YOUR TASK >> Each line containing the word "update" needs to be copied.

MATERIAL >>
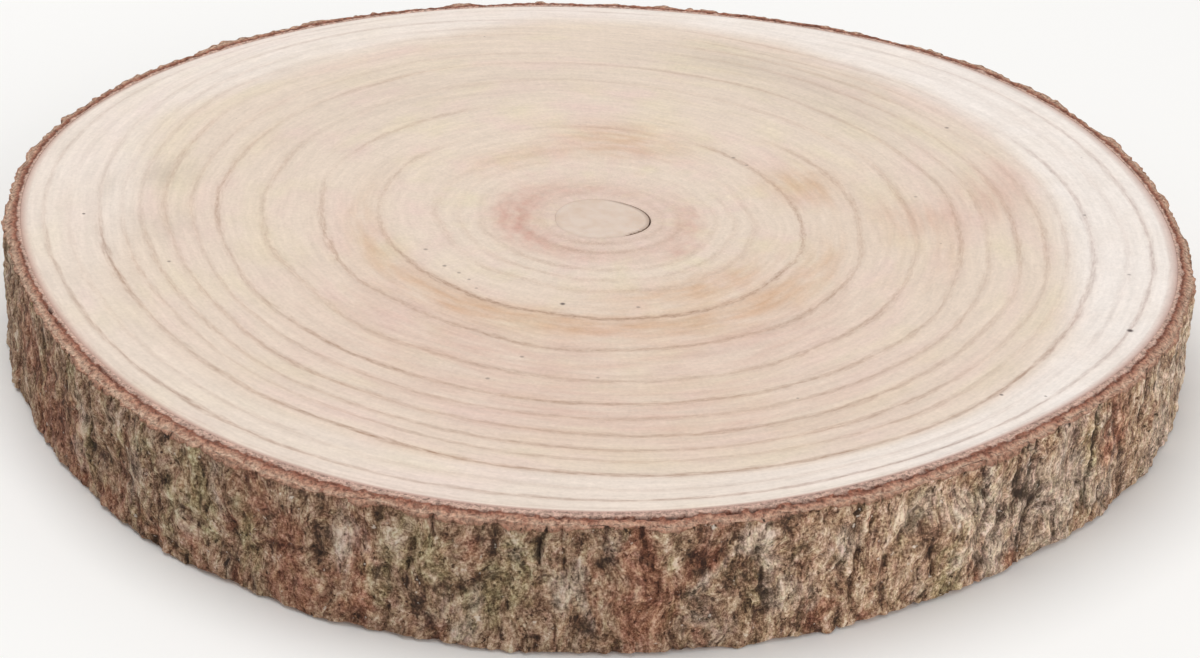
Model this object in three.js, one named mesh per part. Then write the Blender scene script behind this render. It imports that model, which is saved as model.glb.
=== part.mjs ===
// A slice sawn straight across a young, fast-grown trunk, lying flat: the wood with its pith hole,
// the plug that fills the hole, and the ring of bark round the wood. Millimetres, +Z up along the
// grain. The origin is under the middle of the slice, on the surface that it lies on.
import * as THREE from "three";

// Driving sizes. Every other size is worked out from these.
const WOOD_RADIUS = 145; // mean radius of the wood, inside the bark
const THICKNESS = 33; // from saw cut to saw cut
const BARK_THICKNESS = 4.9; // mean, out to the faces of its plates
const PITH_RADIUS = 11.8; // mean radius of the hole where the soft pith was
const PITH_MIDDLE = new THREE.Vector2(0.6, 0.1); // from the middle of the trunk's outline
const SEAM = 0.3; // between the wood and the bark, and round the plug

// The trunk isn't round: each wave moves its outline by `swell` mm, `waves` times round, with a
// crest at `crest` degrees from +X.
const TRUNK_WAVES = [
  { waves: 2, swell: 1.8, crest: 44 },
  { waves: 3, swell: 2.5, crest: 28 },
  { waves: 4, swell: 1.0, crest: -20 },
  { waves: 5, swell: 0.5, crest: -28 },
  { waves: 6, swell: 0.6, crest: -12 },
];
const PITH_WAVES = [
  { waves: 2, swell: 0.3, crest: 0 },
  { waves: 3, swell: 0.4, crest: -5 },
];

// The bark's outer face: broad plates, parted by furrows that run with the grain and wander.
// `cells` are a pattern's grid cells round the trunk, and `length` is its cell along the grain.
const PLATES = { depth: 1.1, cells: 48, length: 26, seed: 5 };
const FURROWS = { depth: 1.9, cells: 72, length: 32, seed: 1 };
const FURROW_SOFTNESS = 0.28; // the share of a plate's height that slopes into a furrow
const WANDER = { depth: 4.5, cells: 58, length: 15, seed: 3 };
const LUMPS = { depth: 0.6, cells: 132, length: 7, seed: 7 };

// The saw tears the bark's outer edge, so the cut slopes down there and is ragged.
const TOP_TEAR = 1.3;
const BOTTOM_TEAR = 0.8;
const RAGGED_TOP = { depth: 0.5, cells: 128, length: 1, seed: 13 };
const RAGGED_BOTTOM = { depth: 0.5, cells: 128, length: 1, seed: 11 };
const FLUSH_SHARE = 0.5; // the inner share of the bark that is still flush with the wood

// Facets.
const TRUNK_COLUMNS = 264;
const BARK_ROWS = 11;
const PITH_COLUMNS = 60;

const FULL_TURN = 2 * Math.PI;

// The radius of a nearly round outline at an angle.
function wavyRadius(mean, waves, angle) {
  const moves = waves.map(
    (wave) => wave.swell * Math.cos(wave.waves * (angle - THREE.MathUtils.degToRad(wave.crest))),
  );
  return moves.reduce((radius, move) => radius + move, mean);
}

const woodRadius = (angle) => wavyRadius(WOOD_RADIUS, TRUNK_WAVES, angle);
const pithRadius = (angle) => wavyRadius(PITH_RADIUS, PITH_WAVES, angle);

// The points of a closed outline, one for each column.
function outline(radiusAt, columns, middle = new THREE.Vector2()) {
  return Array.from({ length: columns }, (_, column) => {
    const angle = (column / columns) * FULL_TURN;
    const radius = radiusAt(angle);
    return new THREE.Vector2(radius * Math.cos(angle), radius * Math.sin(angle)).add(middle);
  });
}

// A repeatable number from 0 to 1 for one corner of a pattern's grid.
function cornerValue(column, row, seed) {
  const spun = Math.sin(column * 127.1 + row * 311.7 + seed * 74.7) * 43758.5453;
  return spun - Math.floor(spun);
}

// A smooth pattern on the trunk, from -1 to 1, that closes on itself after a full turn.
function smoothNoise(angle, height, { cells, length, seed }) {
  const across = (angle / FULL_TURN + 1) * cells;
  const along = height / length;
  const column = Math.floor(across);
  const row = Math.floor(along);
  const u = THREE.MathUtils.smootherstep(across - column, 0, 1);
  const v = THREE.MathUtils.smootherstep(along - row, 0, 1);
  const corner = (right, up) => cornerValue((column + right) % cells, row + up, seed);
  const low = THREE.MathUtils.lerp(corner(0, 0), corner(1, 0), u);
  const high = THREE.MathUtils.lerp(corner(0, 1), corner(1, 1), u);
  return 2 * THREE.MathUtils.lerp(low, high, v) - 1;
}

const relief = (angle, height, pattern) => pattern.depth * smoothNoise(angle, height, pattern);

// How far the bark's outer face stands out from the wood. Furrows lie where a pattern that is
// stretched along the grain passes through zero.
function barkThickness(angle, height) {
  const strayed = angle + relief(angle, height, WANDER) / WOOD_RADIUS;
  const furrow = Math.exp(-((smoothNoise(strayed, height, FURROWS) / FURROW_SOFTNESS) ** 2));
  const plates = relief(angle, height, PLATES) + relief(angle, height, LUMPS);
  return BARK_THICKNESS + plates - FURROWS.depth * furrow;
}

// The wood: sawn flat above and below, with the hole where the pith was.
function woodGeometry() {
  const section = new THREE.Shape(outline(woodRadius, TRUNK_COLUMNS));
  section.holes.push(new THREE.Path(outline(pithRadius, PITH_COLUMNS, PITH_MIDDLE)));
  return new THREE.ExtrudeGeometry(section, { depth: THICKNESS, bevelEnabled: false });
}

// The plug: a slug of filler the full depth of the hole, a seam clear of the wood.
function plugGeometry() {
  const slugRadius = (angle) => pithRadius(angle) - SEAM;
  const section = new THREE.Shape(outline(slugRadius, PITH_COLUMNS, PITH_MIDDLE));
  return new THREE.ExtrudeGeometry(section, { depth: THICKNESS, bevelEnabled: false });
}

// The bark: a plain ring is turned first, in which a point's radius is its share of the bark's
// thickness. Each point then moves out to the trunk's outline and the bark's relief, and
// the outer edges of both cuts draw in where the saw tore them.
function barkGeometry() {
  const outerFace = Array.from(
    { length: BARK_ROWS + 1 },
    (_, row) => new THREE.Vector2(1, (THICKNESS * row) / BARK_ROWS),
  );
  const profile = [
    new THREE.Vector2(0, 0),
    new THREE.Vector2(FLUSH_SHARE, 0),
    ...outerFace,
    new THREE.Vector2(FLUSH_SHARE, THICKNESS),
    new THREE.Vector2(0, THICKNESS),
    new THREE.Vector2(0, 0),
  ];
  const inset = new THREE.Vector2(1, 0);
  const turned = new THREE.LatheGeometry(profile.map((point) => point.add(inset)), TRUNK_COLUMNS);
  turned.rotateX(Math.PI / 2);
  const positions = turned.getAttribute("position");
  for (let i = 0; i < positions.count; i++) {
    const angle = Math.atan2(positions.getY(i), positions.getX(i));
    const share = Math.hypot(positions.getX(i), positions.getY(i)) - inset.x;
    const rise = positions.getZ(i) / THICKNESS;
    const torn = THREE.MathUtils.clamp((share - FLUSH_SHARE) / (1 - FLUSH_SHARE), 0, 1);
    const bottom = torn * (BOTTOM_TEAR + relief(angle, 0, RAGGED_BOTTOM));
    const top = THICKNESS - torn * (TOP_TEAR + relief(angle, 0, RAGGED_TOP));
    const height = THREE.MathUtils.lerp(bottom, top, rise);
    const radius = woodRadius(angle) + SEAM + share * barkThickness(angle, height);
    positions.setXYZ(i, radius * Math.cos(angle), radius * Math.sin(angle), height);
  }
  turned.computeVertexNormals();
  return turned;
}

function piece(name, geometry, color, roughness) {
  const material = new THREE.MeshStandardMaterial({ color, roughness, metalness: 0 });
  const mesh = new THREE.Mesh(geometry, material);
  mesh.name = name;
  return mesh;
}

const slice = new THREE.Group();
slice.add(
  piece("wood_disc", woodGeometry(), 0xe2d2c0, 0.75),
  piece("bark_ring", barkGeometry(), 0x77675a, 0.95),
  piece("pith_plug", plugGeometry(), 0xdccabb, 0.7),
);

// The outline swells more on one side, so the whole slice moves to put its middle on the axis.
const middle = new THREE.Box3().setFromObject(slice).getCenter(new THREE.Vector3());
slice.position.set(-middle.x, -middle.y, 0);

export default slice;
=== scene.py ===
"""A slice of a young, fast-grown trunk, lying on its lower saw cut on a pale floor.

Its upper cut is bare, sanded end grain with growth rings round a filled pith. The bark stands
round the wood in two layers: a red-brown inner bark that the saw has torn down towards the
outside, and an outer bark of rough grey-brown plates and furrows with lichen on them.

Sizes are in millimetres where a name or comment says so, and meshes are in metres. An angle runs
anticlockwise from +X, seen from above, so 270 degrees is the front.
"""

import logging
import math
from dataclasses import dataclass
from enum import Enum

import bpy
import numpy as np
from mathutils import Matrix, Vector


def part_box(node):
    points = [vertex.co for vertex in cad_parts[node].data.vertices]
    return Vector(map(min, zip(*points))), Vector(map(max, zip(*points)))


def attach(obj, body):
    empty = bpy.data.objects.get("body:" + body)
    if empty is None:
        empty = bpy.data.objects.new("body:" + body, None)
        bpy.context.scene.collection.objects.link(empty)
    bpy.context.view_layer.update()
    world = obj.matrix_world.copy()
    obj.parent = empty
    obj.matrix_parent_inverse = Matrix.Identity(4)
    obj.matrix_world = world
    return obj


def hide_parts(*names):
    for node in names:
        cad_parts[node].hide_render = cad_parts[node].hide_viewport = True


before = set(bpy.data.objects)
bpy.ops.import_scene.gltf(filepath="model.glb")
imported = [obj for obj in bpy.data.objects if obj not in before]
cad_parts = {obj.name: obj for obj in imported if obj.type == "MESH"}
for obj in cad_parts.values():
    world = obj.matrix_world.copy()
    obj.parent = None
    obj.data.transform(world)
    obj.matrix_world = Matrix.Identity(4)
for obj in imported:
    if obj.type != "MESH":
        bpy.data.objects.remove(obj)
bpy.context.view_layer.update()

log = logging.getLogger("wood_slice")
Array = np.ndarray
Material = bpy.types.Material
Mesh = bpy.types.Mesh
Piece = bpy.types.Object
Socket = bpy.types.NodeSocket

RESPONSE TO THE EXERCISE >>
    bpy.context.view_layer.update()
bpy.context.view_layer.update()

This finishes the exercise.